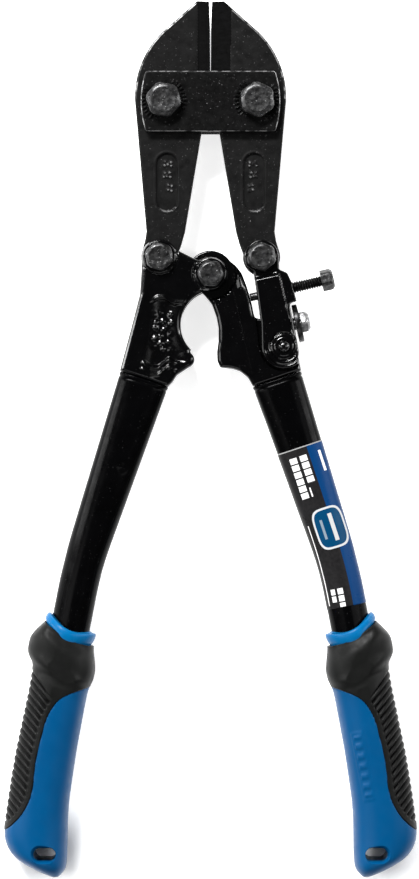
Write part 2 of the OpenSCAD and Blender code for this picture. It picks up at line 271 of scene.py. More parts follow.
def rework(node, body, material, width=0.3, segments=2, angle=28):
    """Copy of a CAD node with bevelled edges, which stands for it."""
    bm = bmesh.new()
    bm.from_mesh(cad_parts[node].data)
    bmesh.ops.remove_doubles(bm, verts=bm.verts, dist=2e-6)
    bmesh.ops.dissolve_limit(bm, angle_limit=math.radians(1), verts=bm.verts, edges=bm.edges)
    hard = [e for e in bm.edges if len(e.link_faces) == 2 and e.calc_face_angle(0) > math.radians(angle)]
    bmesh.ops.bevel(bm, geom=hard, offset=width * MM, segments=segments, profile=0.6, affect="EDGES",
                    clamp_overlap=True)
    for f in bm.faces:
        f.material_index = 0
    return finish_piece(node + "_look", bm, material, body, (node,), 40)


def lathe(name, profile, at, material, body, stands_for=(), n=64):
    """Round piece about a vertical axis from (radius, height) pairs that begin and end on the axis."""
    verts = [(at[0], at[1], profile[0][1])]
    faces = []
    turns = [2 * math.pi * i / n for i in range(n)]
    for r, z in profile[1:-1]:
        verts += [(at[0] + r * math.cos(turn), at[1] + r * math.sin(turn), z) for turn in turns]
    verts.append((at[0], at[1], profile[-1][1]))
    for i in range(n):
        j = (i + 1) % n
        faces.append((0, 1 + i, 1 + j))
        for k in range(len(profile) - 3):
            a = 1 + k * n
            faces.append((a + i, a + n + i, a + n + j, a + j))
        a = 1 + (len(profile) - 3) * n
        faces.append((a + i, len(verts) - 1, a + j))
    return piece(name, verts, faces, material, body, stands_for)


def skin(rows, cols, point, closed=True, caps=True):
    """Grid of rows by cols points. A closed grid joins its last column to its first. Caps close its ends."""
    verts = [point(i, j) for i in range(rows) for j in range(cols)]
    faces = []
    for i in range(rows - 1):
        for j in range(cols if closed else cols - 1):
            k = (j + 1) % cols
            faces.append((i * cols + j, i * cols + k, (i + 1) * cols + k, (i + 1) * cols + j))
    if caps:
        faces.append(tuple(range(cols)))
        faces.append(tuple(reversed(range((rows - 1) * cols, rows * cols))))
    return verts, faces


# ---------------------------------------------------------------- materials

def grey(value):
    return (value, value, value)


class Look:
    """Small helper to wire one procedural material."""

    def __init__(self, name, color, rough, metal=0.0, spec=0.5, coat=0.0):
        self.material = bpy.data.materials.new(name)
        self.material.use_nodes = True
        self.tree = self.material.node_tree
        self.shader = self.tree.nodes["Principled BSDF"]
        self.coords = self.tree.nodes.new("ShaderNodeTexCoord")
        self.shader.inputs["Base Color"].default_value = (*color, 1)
        self.shader.inputs["Roughness"].default_value = rough
        self.shader.inputs["Metallic"].default_value = metal
        self.shader.inputs["Specular IOR Level"].default_value = spec
        self.shader.inputs["Coat Weight"].default_value = coat
        self.normal = None

    def link(self, a, b):
        self.tree.links.new(a, b)

    def noise(self, scale, detail=4.0, rough=0.6, stretch=None):
        node = self.tree.nodes.new("ShaderNodeTexNoise")
        node.inputs["Scale"].default_value = scale
        node.inputs["Detail"].default_value = detail
        node.inputs["Roughness"].default_value = rough
        if stretch:
            mapping = self.tree.nodes.new("ShaderNodeMapping")
            mapping.inputs["Scale"].default_value = stretch
            self.link(self.coords.outputs["Object"], mapping.inputs["Vector"])
            self.link(mapping.outputs["Vector"], node.inputs["Vector"])
        else:
            self.link(self.coords.outputs["Object"], node.inputs["Vector"])
        return node.outputs["Fac"]

    def ramp(self, value, low, high, out_low, out_high):
        node = self.tree.nodes.new("ShaderNodeMapRange")
        node.inputs["From Min"].default_value = low
        node.inputs["From Max"].default_value = high
        node.inputs["To Min"].default_value = out_low
        node.inputs["To Max"].default_value = out_high
        self.link(value, node.inputs["Value"])
        return node.outputs["Result"]

    def mix(self, factor, a, b):
        node = self.tree.nodes.new("ShaderNodeMix")
        node.data_type = "RGBA"
        self.link(factor, node.inputs["Factor"])
        for value, socket in ((a, node.inputs["A"]), (b, node.inputs["B"])):
            if isinstance(value, tuple):
                socket.default_value = (*value, 1)
            else:
                self.link(value, socket)
        return node.outputs["Result"]

    def math(self, kind, a, b):
        node = self.tree.nodes.new("ShaderNodeMath")
        node.operation = kind
        for value, socket in ((a, node.inputs[0]), (b, node.inputs[1])):
            if isinstance(value, (int, float)):
                socket.default_value = value
            else:
                self.link(value, socket)
        return node.outputs["Value"]

    def bump(self, height, strength, distance):
        node = self.tree.nodes.new("ShaderNodeBump")
        node.inputs["Strength"].default_value = strength
        node.inputs["Distance"].default_value = distance * MM
        self.link(height, node.inputs["Height"])
        if self.normal is not None:
            self.link(self.normal, node.inputs["Normal"])
        self.normal = node.outputs["Normal"]
        self.link(self.normal, self.shader.inputs["Normal"])

    def color(self, value):
        self.link(value, self.shader.inputs["Base Color"])

    def rough(self, value):
        self.link(value, self.shader.inputs["Roughness"])


def oxide(name, dark, light, speck, rough, spec):
    """Black-oxide forging: mottled, with pale specks and fine pits."""
    look = Look(name, dark, rough, spec=spec)
    mottle = look.ramp(look.noise(260, 5), 0.35, 0.7, 0, 1)
    specks = look.ramp(look.noise(1500, 2), 0.68, 0.76, 0, 1)
    look.color(look.mix(specks, look.mix(mottle, dark, light), speck))
    look.rough(look.ramp(look.noise(420, 4), 0.3, 0.7, rough - 0.08, rough + 0.12))
    look.bump(look.noise(900, 4), 0.35, 0.12)
    look.bump(look.noise(180, 3), 0.25, 0.3)
    return look.material


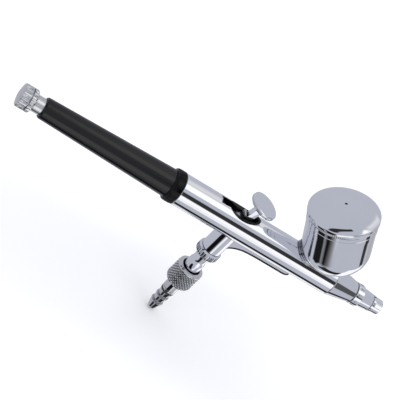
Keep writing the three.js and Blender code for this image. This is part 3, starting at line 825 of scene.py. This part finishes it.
def cards():
    """The world: an even room with the cards in front of it, each over the ones before."""
    world = bpy.data.worlds.new("studio")
    bpy.context.scene.world = world
    world.use_nodes = True
    tree = world.node_tree
    sky = tree.nodes["Background"]
    ray = tree.nodes.new("ShaderNodeTexCoord").outputs["Generated"]

    def math_node(how, a, b=None):
        node = tree.nodes.new("ShaderNodeMath")
        node.operation = how
        for i, value in enumerate((a, b)):
            if isinstance(value, (int, float)):
                node.inputs[i].default_value = value
            elif value is not None:
                tree.links.new(value, node.inputs[i])
        return node.outputs[0]

    def dot(direction):
        node = tree.nodes.new("ShaderNodeVectorMath")
        node.operation = "DOT_PRODUCT"
        node.inputs[1].default_value = direction
        tree.links.new(ray, node.inputs[0])
        return node.outputs["Value"]

    def inside(angle, half, soft):
        node = tree.nodes.new("ShaderNodeMapRange")
        node.interpolation_type = "SMOOTHSTEP"
        node.inputs["From Min"].default_value = math.radians(half + soft / 2)
        node.inputs["From Max"].default_value = math.radians(half - soft / 2)
        tree.links.new(math_node("ABSOLUTE", angle), node.inputs["Value"])
        return node.outputs["Result"]

    color = None
    for lon, lat, wide, high, roll, soft, light in CARDS:
        lo, la = math.radians(lon), math.radians(lat)
        flat = BACK * math.cos(lo) + RIGHT * math.sin(lo)
        middle = flat * math.cos(la) + UP * math.sin(la)
        side = RIGHT * math.cos(lo) - BACK * math.sin(lo)
        top = middle.cross(side)
        turn = Matrix.Rotation(math.radians(roll), 3, middle)
        side, top = turn @ side, turn @ top
        across = math_node("ARCTAN2", dot(side), dot(middle))
        upward = math_node("ARCSINE", dot(top))
        mask = math_node("MULTIPLY", inside(across, wide, soft), inside(upward, high, soft))
        mix = tree.nodes.new("ShaderNodeMix")
        mix.data_type = "RGBA"
        if color is None:
            mix.inputs[6].default_value = (*ROOM, 1)
        else:
            tree.links.new(color, mix.inputs[6])
        mix.inputs[7].default_value = (light, light, light, 1)
        tree.links.new(mask, mix.inputs[0])
        color = mix.outputs[2]
    tree.links.new(color, sky.inputs["Color"])


FLOOR_HALF = 3000.0                      # mm
FLOOR_GAP = 1                            # below the lowest point of the object, mm


def floor_and_lamp():
    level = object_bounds()[0][2] / MM - FLOOR_GAP
    ends = ((-1, -1), (1, -1), (1, 1), (-1, 1))
    floor = new_object("floor", [(x * FLOOR_HALF, y * FLOOR_HALF, level) for x, y in ends],
                       [(0, 1, 2, 3)])
    paper = bpy.data.materials.new("paper")
    paper.use_nodes = True
    shader = paper.node_tree.nodes["Principled BSDF"]
    shader.inputs["Base Color"].default_value = (0.92, 0.92, 0.92, 1)
    shader.inputs["Roughness"].default_value = 0.9
    shader.inputs["Emission Color"].default_value = (1, 1, 1, 1)
    shader.inputs["Emission Strength"].default_value = 0.2
    floor.data.materials.append(paper)
    floor.visible_glossy = False
    lamp = bpy.data.lights.new("top_soft", "AREA")
    lamp.size = 1.6
    lamp.energy = 12
    top_light = bpy.data.objects.new("top_soft", lamp)
    top_light.location = (0, 0, 1.4)
    top_light.visible_glossy = False
    bpy.context.scene.collection.objects.link(top_light)


def camera():
    lens = bpy.data.cameras.new("camera")
    lens.lens = LENS
    lens.sensor_width = 36
    lens.clip_start = 0.01
    lens.clip_end = 100
    lens.dof.use_dof = False
    eye = bpy.data.objects.new("camera", lens)
    right = RIGHT.normalized()
    back = (BACK - right * BACK.dot(right)).normalized()
    up = back.cross(right)
    eye.matrix_world = Matrix((
        (right.x, up.x, back.x, CAMERA_AT.x), (right.y, up.y, back.y, CAMERA_AT.y),
        (right.z, up.z, back.z, CAMERA_AT.z), (0, 0, 0, 1)))
    bpy.context.scene.collection.objects.link(eye)
    bpy.context.scene.camera = eye


barrel()
finger_brace()
cup()
cup_lid()
trigger()
valve_body()
inlet_plug()
coupler_sleeve()
hose_side()
nose()
springs()
tail()
cards()
floor_and_lamp()
camera()
bpy.context.scene.view_settings.view_transform = "Standard"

To do: Transcribe nothing but the lines from the line with "level = object_bounds()[0][2]" through the line with "bpy.context.scene.collection.objects.link(top_light)", reproducing each exactly.

Expected output:
    level = object_bounds()[0][2] / MM - FLOOR_GAP
    ends = ((-1, -1), (1, -1), (1, 1), (-1, 1))
    floor = new_object("floor", [(x * FLOOR_HALF, y * FLOOR_HALF, level) for x, y in ends],
                       [(0, 1, 2, 3)])
    paper = bpy.data.materials.new("paper")
    paper.use_nodes = True
    shader = paper.node_tree.nodes["Principled BSDF"]
    shader.inputs["Base Color"].default_value = (0.92, 0.92, 0.92, 1)
    shader.inputs["Roughness"].default_value = 0.9
    shader.inputs["Emission Color"].default_value = (1, 1, 1, 1)
    shader.inputs["Emission Strength"].default_value = 0.2
    floor.data.materials.append(paper)
    floor.visible_glossy = False
    lamp = bpy.data.lights.new("top_soft", "AREA")
    lamp.size = 1.6
    lamp.energy = 12
    top_light = bpy.data.objects.new("top_soft", lamp)
    top_light.location = (0, 0, 1.4)
    top_light.visible_glossy = False
    bpy.context.scene.collection.objects.link(top_light)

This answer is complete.